= Barry Latzer =

Barry Latzer (born 1945) is an American criminologist and emeritus professor of criminal justice at the John Jay College of Criminal Justice. He previously taught at the Graduate Center, CUNY. He also prosecuted and defended accused criminals while teaching both there and at John Jay. In 2016, his book The Rise and Fall of Violent Crime in America was published by Encounter Books. In 2021, The Roots of Violent Crime in America: From the Gilded Age through the Great Depression was published by LSU Press. In 2022, his book The Myth of Overpunishment: A Defense of the American Justice System and a Proposal to Reduce Incarceration While Protecting the Public was published by Republic Book Publishers. He has been called an "expert on core curricula" and has lectured and written on capital punishment and on state constitutional criminal procedure law.
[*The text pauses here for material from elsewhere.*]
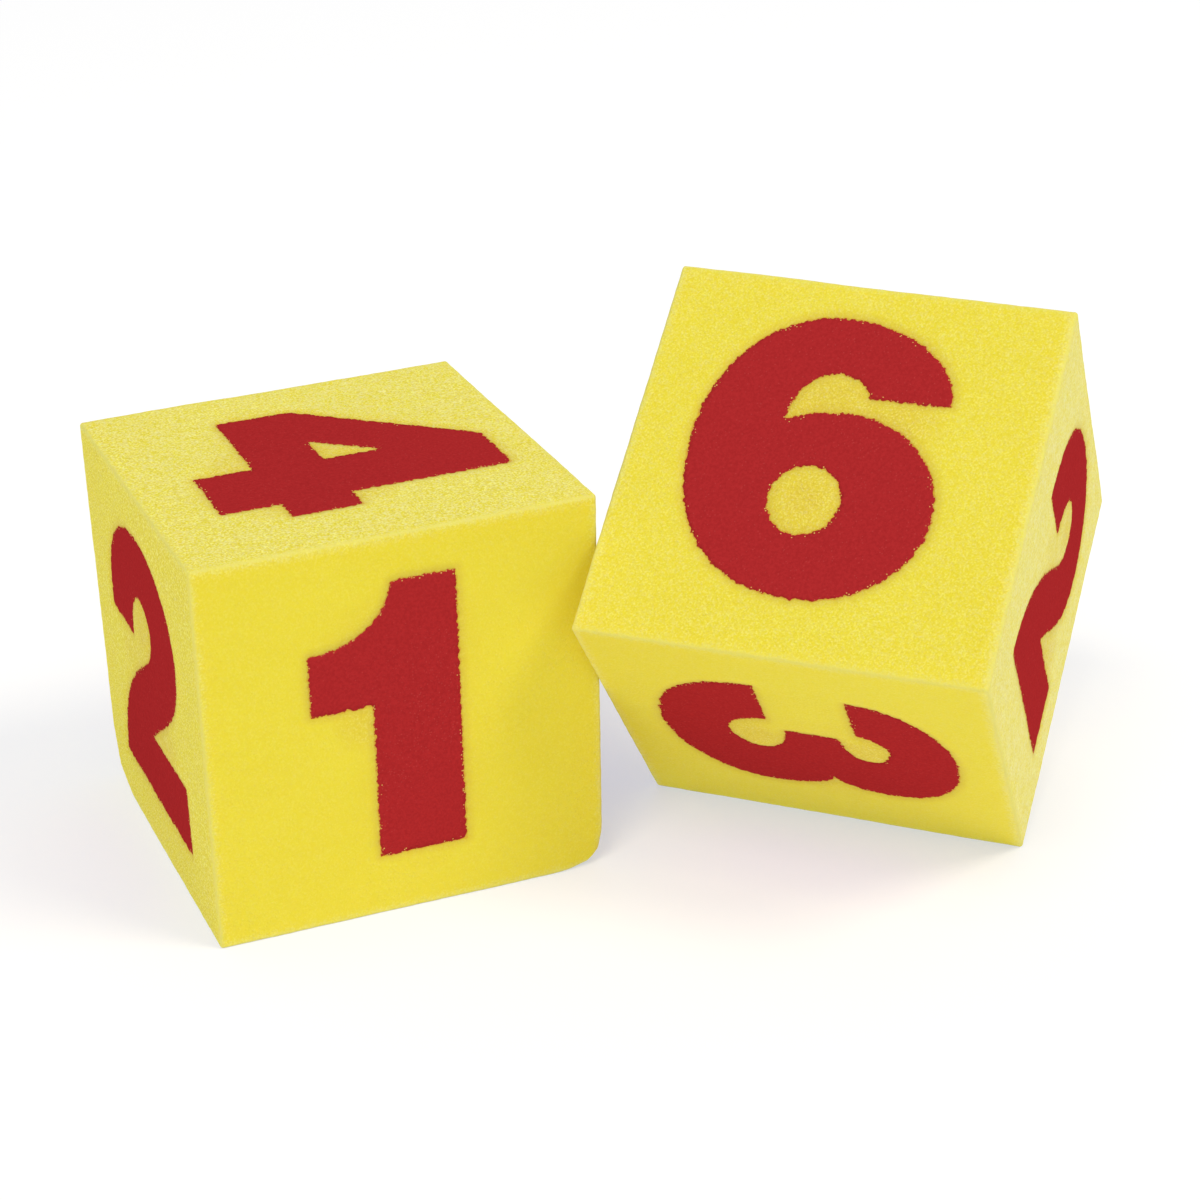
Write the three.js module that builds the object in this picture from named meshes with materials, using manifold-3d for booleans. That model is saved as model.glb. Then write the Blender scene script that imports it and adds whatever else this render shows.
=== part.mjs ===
// A pair of big foam dice with heavy numerals on their faces.
// The left die stands flat. The right die is turned, tipped up on one bottom edge, and touches
// the left die's front right corner edge with its "5" face.
//
// Millimetres, +Z up. The front of the left die looks along -Y. The origin is the middle of the
// underside of the pair's bounding box, so the floor is z = 0.
import * as THREE from 'three';
import { RoundedBoxGeometry } from 'three/addons/geometries/RoundedBoxGeometry.js';
import { mergeVertices } from 'three/addons/utils/BufferGeometryUtils.js';
import Module from 'manifold-3d';

// ---- driving dimensions ------------------------------------------------------------------

const DIE_EDGE = 152; // a six inch cube
const EDGE_RADIUS = 2; // the softened edges of the cut foam
const EDGE_SEGMENTS = 3; // facets round each softened edge
const CLEARANCE = 0.3; // gap between pieces that touch

const NUMERAL_SINK = 0.5; // how far a numeral's face lies below the foam face
const NUMERAL_THICKNESS = 2; // depth of the flocked layer that forms a numeral
const CURVE_STEPS = 8; // straight steps along each round stretch of an outline

const RIGHT_TURN_DEG = 135.2; // right die's heading: its "5" face looks back and to the left
const RIGHT_ROLL_DEG = 49.8; // how far it is rolled from standing with its "4" up
const RIGHT_SLIDE = 75.8; // its centre, measured along its "5" face from the edge it touches

const CUTTER_OVERSHOOT = 1; // a recess cutter runs this far out past the foam face
const WELD_TOLERANCE = 1e-4; // corners closer than this are one corner
const ELLIPSE_ROUND = 0.55; // curve handles, as a share of the quarter's size, for an ellipse
const FULL_ROUND = 0.62; // longer handles, for a squarer and fuller quarter

// ---- materials ---------------------------------------------------------------------------

const foam = new THREE.MeshStandardMaterial({ color: 0xe8d846, roughness: 0.95, metalness: 0 });
const flock = new THREE.MeshStandardMaterial({ color: 0xad2b2d, roughness: 0.9, metalness: 0 });

// ---- numeral outlines --------------------------------------------------------------------
// Each numeral is drawn about the middle of its own height and width, x to the right and y up.

// One quarter of a rounded stretch, from the pen's place to (x, y). It leaves along X or along Y,
// as named, and arrives along the other.
function quarterTurn(path, leavesAlong, x, y, roundness = ELLIPSE_ROUND) {
  const { x: startX, y: startY } = path.currentPoint;
  const handleX = (x - startX) * roundness;
  const handleY = (y - startY) * roundness;
  if (leavesAlong === 'x') {
    path.bezierCurveTo(startX + handleX, startY, x, y - handleY, x, y);
  } else {
    path.bezierCurveTo(startX, startY + handleY, x - handleX, y, x, y);
  }
}

function drawOne() {
  const shape = new THREE.Shape();
  shape.moveTo(-5.5, -55);
  shape.lineTo(28.5, -55);
  shape.lineTo(28.5, 55);
  shape.lineTo(4, 55);
  shape.bezierCurveTo(1, 41, -10, 31.5, -28.5, 31.5);
  shape.lineTo(-28.5, 7.5);
  shape.lineTo(-5, 7.5);
  return shape;
}

function drawTwo() {
  const shape = new THREE.Shape();
  shape.moveTo(-47.5, -55.5);
  shape.lineTo(48, -55.5);
  shape.lineTo(48, -27);
  shape.lineTo(2, -27);
  shape.bezierCurveTo(26, -10.5, 47.5, -3, 47.5, 20.5);
  quarterTurn(shape, 'y', 2, 55.5);
  quarterTurn(shape, 'x', -45, 9, FULL_ROUND);
  shape.lineTo(-14, 9);
  quarterTurn(shape, 'y', 0.5, 29.5);
  quarterTurn(shape, 'x', 12.5, 18.5);
  shape.bezierCurveTo(12.5, 6, -3, 2, -18, -9);
  shape.bezierCurveTo(-36, -22, -46.5, -37, -47.5, -55.5);
  return shape;
}

function drawThree() {
  const shape = new THREE.Shape();
  shape.moveTo(-42.5, 20);
  shape.lineTo(-11.5, 20);
  quarterTurn(shape, 'y', 0.5, 31.5);
  quarterTurn(shape, 'x', 12, 23);
  quarterTurn(shape, 'y', -7, 13);
  shape.lineTo(-7, -8);
  quarterTurn(shape, 'x', 12.5, -19);
  quarterTurn(shape, 'y', -1, -30.5);
  quarterTurn(shape, 'x', -15, -13.5);
  shape.lineTo(-46.5, -13.5);
  quarterTurn(shape, 'y', 0, -57.5, FULL_ROUND);
  quarterTurn(shape, 'x', 46.5, -20);
  quarterTurn(shape, 'y', 33, 5.5);
  quarterTurn(shape, 'x', 44, 26);
  quarterTurn(shape, 'y', 4, 57.5, FULL_ROUND);
  quarterTurn(shape, 'x', -42.5, 20);
  return shape;
}

function drawFour() {
  const shape = new THREE.Shape();
  shape.moveTo(0.5, -56);
  shape.lineTo(36, -56);
  shape.lineTo(36, -33.5);
  shape.lineTo(48.5, -33.5);
  shape.lineTo(48.5, -6.5);
  shape.lineTo(36, -6.5);
  shape.lineTo(36, 56);
  shape.lineTo(4, 56);
  shape.lineTo(-48.5, -4);
  shape.lineTo(-48.5, -33.5);
  shape.lineTo(0.5, -33.5);
  const counter = new THREE.Path();
  counter.moveTo(2, 16);
  counter.lineTo(2, -6.5);
  counter.lineTo(-16.5, -6.5);
  shape.holes.push(counter);
  return shape;
}

function drawFive() {
  const shape = new THREE.Shape();
  shape.moveTo(-38, 55);
  shape.lineTo(-46, -5);
  shape.lineTo(-16, -7);
  quarterTurn(shape, 'x', 12, -19);
  quarterTurn(shape, 'y', -2, -31);
  quarterTurn(shape, 'x', -16, -19);
  shape.lineTo(-47, -19);
  quarterTurn(shape, 'y', 0, -57.5);
  quarterTurn(shape, 'x', 47, -18);
  quarterTurn(shape, 'y', 8, 19);
  shape.lineTo(-12, 15);
  shape.lineTo(-10, 29);
  shape.lineTo(38, 29);
  shape.lineTo(38, 55);
  return shape;
}

function drawSix() {
  const shape = new THREE.Shape();
  shape.moveTo(45, 26);
  quarterTurn(shape, 'y', -1, 57.5);
  quarterTurn(shape, 'x', -48, 4);
  quarterTurn(shape, 'y', 5, -57, FULL_ROUND);
  quarterTurn(shape, 'x', 48, -19);
  quarterTurn(shape, 'y', 10, 18.5);
  shape.bezierCurveTo(-1, 18.5, -8, 16.5, -14.5, 13);
  quarterTurn(shape, 'y', 1, 34);
  quarterTurn(shape, 'x', 14, 25.5);
  const counter = new THREE.Path();
  counter.absellipse(0.5, -18, 13.5, 14, 0, 2 * Math.PI, true);
  shape.holes.push(counter);
  return shape;
}

// ---- where the numerals sit --------------------------------------------------------------

// Which way each numeral looks and which way is up for it, in the die's own axes.
// Opposite faces add up to seven.
const FACES = [
  { value: 1, draw: drawOne, out: [0, -1, 0], up: [0, 0, 1] },
  { value: 2, draw: drawTwo, out: [-1, 0, 0], up: [0, 0, 1] },
  { value: 3, draw: drawThree, out: [0, 0, -1], up: [-1, 0, 0] },
  { value: 4, draw: drawFour, out: [0, 0, 1], up: [1, 0, 0] },
  { value: 5, draw: drawFive, out: [1, 0, 0], up: [0, 0, 1] },
  { value: 6, draw: drawSix, out: [0, 1, 0], up: [0, 0, 1] },
];

// The numerals are laid on by hand, so some are off the middle of their face: [right, up].
const LEFT_OFFSETS = { 1: [-7.5, 3], 2: [-5, 1.5], 4: [-2.5, 4.5] };
const RIGHT_OFFSETS = { 2: [5.5, 9.5], 3: [-1.5, 0.5], 6: [-5.5, 4.5] };

// ---- solids ------------------------------------------------------------------------------

const wasm = await Module();
wasm.setup();

function toManifold(geometry) {
  const bare = geometry.clone();
  bare.deleteAttribute('normal');
  bare.deleteAttribute('uv');
  const welded = mergeVertices(bare, WELD_TOLERANCE);
  return new wasm.Manifold(new wasm.Mesh({
    numProp: 3,
    vertProperties: new Float32Array(welded.attributes.position.array),
    triVerts: new Uint32Array(welded.index.array),
  }));
}

function toGeometry(manifold) {
  const mesh = manifold.getMesh();
  const geometry = new THREE.BufferGeometry();
  geometry.setAttribute('position', new THREE.BufferAttribute(mesh.vertProperties, 3));
  geometry.setIndex(new THREE.BufferAttribute(mesh.triVerts, 1));
  geometry.computeVertexNormals();
  return geometry;
}

// The outline moved outwards, away from the ink, by a distance. Outer outlines run anticlockwise
// and counters clockwise, so outwards is always to the right of the way the pen travels.
function growOutline(points, distance) {
  return points.map((point, i) => {
    const before = points[(i + points.length - 1) % points.length];
    const after = points[(i + 1) % points.length];
    const arriving = point.clone().sub(before).normalize();
    const leaving = after.clone().sub(point).normalize();
    const mitre = new THREE.Vector2(arriving.y + leaving.y, -arriving.x - leaving.x);
    return point.clone().addScaledVector(mitre, distance / (1 + arriving.dot(leaving)));
  });
}

function dropClosingPoint(points) {
  const closes = points[0].distanceTo(points[points.length - 1]) < WELD_TOLERANCE;
  return closes ? points.slice(0, -1) : points;
}

// The numeral's outline pushed out by a distance and given a thickness along +Z.
function numeralSolid(draw, grow, thickness) {
  const { shape: outer, holes } = draw().extractPoints(CURVE_STEPS);
  const outline = dropClosingPoint(outer);
  if (THREE.ShapeUtils.isClockWise(outline)) outline.reverse();
  const grown = new THREE.Shape(growOutline(outline, grow));
  for (const hole of holes) {
    const counter = dropClosingPoint(hole);
    if (!THREE.ShapeUtils.isClockWise(counter)) counter.reverse();
    grown.holes.push(new THREE.Path(growOutline(counter, grow)));
  }
  return new THREE.ExtrudeGeometry(grown, { depth: thickness, bevelEnabled: false });
}

// Puts a solid drawn on the XY plane onto a face of the die, its underside at the given depth
// below the foam surface.
function placeOnFace(object, face, offset, depth) {
  const out = new THREE.Vector3(...face.out);
  const up = new THREE.Vector3(...face.up);
  const right = up.clone().cross(out);
  object.quaternion.setFromRotationMatrix(new THREE.Matrix4().makeBasis(right, up, out));
  object.position.copy(out).multiplyScalar(DIE_EDGE / 2 - depth);
  object.position.addScaledVector(right, offset[0]);
  object.position.addScaledVector(up, offset[1]);
  object.updateMatrix();
}

// ---- the pieces --------------------------------------------------------------------------

function makeFoamBlock(name, offsets) {
  const cube = new RoundedBoxGeometry(DIE_EDGE, DIE_EDGE, DIE_EDGE, EDGE_SEGMENTS, EDGE_RADIUS);
  let block = toManifold(cube);
  const recessDepth = NUMERAL_SINK + NUMERAL_THICKNESS + CLEARANCE;
  for (const face of FACES) {
    const solid = numeralSolid(face.draw, CLEARANCE, recessDepth + CUTTER_OVERSHOOT);
    const cutter = new THREE.Mesh(solid);
    placeOnFace(cutter, face, offsets[face.value] ?? [0, 0], recessDepth);
    block = block.subtract(toManifold(solid.applyMatrix4(cutter.matrix)));
  }
  const mesh = new THREE.Mesh(toGeometry(block), foam);
  mesh.name = name;
  return mesh;
}

function makeNumeral(name, face, offset) {
  const solid = mergeVertices(numeralSolid(face.draw, 0, NUMERAL_THICKNESS), WELD_TOLERANCE);
  const mesh = new THREE.Mesh(solid, flock);
  mesh.name = name;
  placeOnFace(mesh, face, offset, NUMERAL_SINK + NUMERAL_THICKNESS);
  return mesh;
}

function makeDie(side, offsets) {
  const die = new THREE.Group();
  die.add(makeFoamBlock(`${side}_foam_block`, offsets));
  for (const face of FACES) {
    const name = `${side}_numeral_${face.value}`;
    die.add(makeNumeral(name, face, offsets[face.value] ?? [0, 0]));
  }
  return die;
}

// ---- the pair ----------------------------------------------------------------------------

const leftDie = makeDie('left', LEFT_OFFSETS);
leftDie.position.z = DIE_EDGE / 2;

const rightDie = makeDie('right', RIGHT_OFFSETS);
const turn = THREE.MathUtils.degToRad(RIGHT_TURN_DEG);
const roll = THREE.MathUtils.degToRad(RIGHT_ROLL_DEG);
rightDie.rotation.set(roll, 0, turn, 'ZYX');

// The resting edge is rounded about this line, which stays one radius above the floor.
const roundingInset = DIE_EDGE / 2 - EDGE_RADIUS;
const restingLine = new THREE.Vector3(0, -roundingInset, -roundingInset);
const height = EDGE_RADIUS - restingLine.applyEuler(rightDie.rotation).z;

// The left die's front right upright edge is rounded about this line. The right die stands
// clear of that rounding by the clearance, measured along the outward normal of its "5" face.
const cornerLine = new THREE.Vector3(roundingInset, -roundingInset, 0);
const fiveOut = new THREE.Vector3(Math.cos(turn), Math.sin(turn), 0);
const alongFive = new THREE.Vector3(Math.sin(turn), -Math.cos(turn), 0);
const standOff = DIE_EDGE / 2 + EDGE_RADIUS + CLEARANCE;
rightDie.position.copy(cornerLine);
rightDie.position.addScaledVector(fiveOut, -standOff);
rightDie.position.addScaledVector(alongFive, RIGHT_SLIDE);
rightDie.position.z = height;

const pair = new THREE.Group();
pair.add(leftDie, rightDie);
const middle = new THREE.Box3().setFromObject(pair, true).getCenter(new THREE.Vector3());
pair.position.set(-middle.x, -middle.y, 0);

export default pair;
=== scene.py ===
"""A pair of big foam dice with heavy red numerals: looks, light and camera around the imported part.

Each die gets one soft foam block and six thin flocked numerals. The numerals' outlines and the
dice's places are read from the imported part, so nothing here repeats the part's own dimensions.
Lengths named _MM are millimetres in a die's own frame; everything handed to Blender is metres.
"""

import math

import bpy
import numpy as np
from mathutils import Matrix, Vector
from mathutils.geometry import delaunay_2d_cdt
from mathutils.kdtree import KDTree


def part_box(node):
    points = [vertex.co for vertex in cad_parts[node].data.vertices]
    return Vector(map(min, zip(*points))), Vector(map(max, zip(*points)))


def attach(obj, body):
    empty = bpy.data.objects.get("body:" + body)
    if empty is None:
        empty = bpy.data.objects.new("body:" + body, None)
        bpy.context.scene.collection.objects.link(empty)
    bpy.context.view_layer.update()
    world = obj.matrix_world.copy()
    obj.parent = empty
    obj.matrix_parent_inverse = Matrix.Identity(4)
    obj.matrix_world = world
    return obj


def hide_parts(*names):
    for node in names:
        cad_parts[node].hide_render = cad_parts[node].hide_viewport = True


MM = 0.001
SEED = 7
RIGHT_SEED_SHIFT = 100  # so that the two blocks are not uneven in the same places
FACE_SEED_STEP = 10  # so that no two numerals' edges wobble alike
HASH_FACTOR = np.uint64(0x9E3779B97F4A7C15)  # an odd number whose products look random

# ---- the cut foam block ------------------------------------------------------------------

GRID_STEP_MM = 1.3  # spacing of the surface points away from the edges
EDGE_STEP_MM = 0.4  # closer spacing that follows the rounding of the edges
EDGE_BAND_MM = 2.0  # how far in from an edge the closer spacing reaches
EDGE_RADIUS_MM = 1.3
WAVES_MM = ((38.0, 0.15), (9.0, 0.07), (2.6, 0.07))  # (size, height) of the surface's unevenness
DIP_MM = 0.6  # how far the numerals sit below the foam around them
DIP_REACH_MM = 3.5  # over which distance the foam slopes down to them
BED_MM = 0.7  # extra depth under a numeral, so that the foam never shows through it
BED_START_MM = 0.9  # that depth starts this far inside the numeral's edge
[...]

Latzer worked as an Assistant District Attorney in Brooklyn, New York from 1985 to 1986, as a member of the Indigent Defendants Appeals Panel in Manhattan from 1987 to 1990, and as a Senior Consultant for the American Council of Trustees and Alumni from 2003 to 2005. Latzer was a member of the board of trustees of the National Association of Scholars from 2004 to 2017 and a co-founder and member of the executive committee of the CUNY Association of Scholars from 1997 to 2003.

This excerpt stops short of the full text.